There is thus formed on the grooved face 32 of the insert 24 a pattern of 4-sided pyramids 40 (FIG. 5). Each of these pyramids has sides 42 at 45° to the outer surface plane of the insert. The pyramids are formed with flattened tops 44, the tops being all in a single plane, preferably parallel to the smooth plane 30 (FIG. 4). These flat square-shaped tops 44 are spaced by the grooves 36, 38 so that they provide resilience in each pyramidal shape. The square tops 44 are 0.030 inch on each side, and the spaces between adjacent tops are 0.050 inch. The spaced tops 44 present a cushioned ball-striking surface. This is because each top, unsupported laterally, is more yielding upon impact with the ball than they would be if the outer side 32 were smooth.
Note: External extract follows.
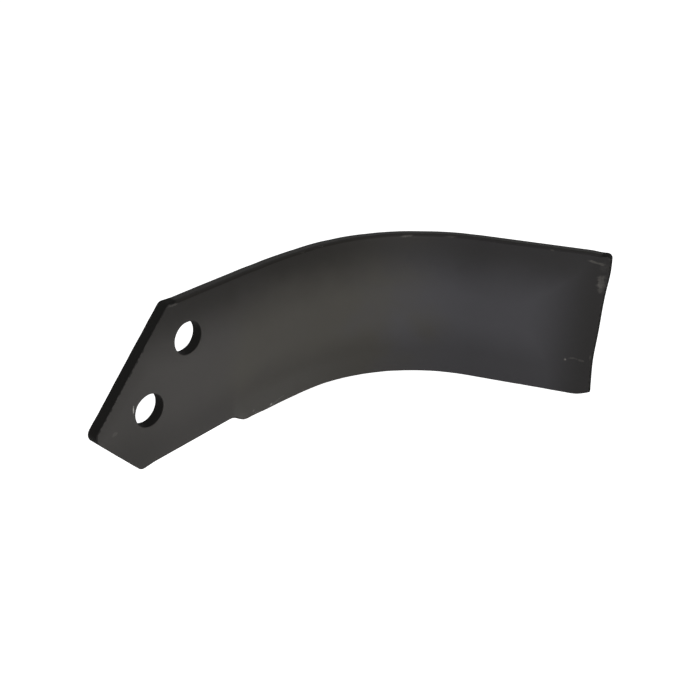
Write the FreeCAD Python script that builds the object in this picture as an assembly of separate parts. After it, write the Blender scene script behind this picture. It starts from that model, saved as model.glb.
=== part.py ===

The result is that a putter embodying the invention gives longer contact between ball and putter face than the usual metal-faced putter in which the only resilient element is the ball cover itself. As a consequence, with the invention, using a regular surlyn ball gives the golfer the cushioned feel as if he were playing with a balata ball having a more resilient cover than a surlyn ball. Some golfers who prefer playing with balata balls have actually asked that the thickness of the insert be reduced to lessen the cushion effect. At present, the inserts are made of a Delrin plate of 0.105″ thickness for balata ball users and 0.125″ for surlyn ball users. The effects are virtually similar, that is, a cushioned feel at impact of the club on the ball.
As stated, using the putter head with the insert described reduces both the skid and wobble customary with metal-faced putters and provides improved feel and control with either a balata- or surlyn-covered golf ball.
Variations in the invention are possible. Thus, while the invention has been shown in only one embodiment, it is not so limited but is of a scope defined by the following claim language which may be broadened by an extension of the right to exclude others from making, using or selling the invention as is appropriate under the doctrine of equivalents.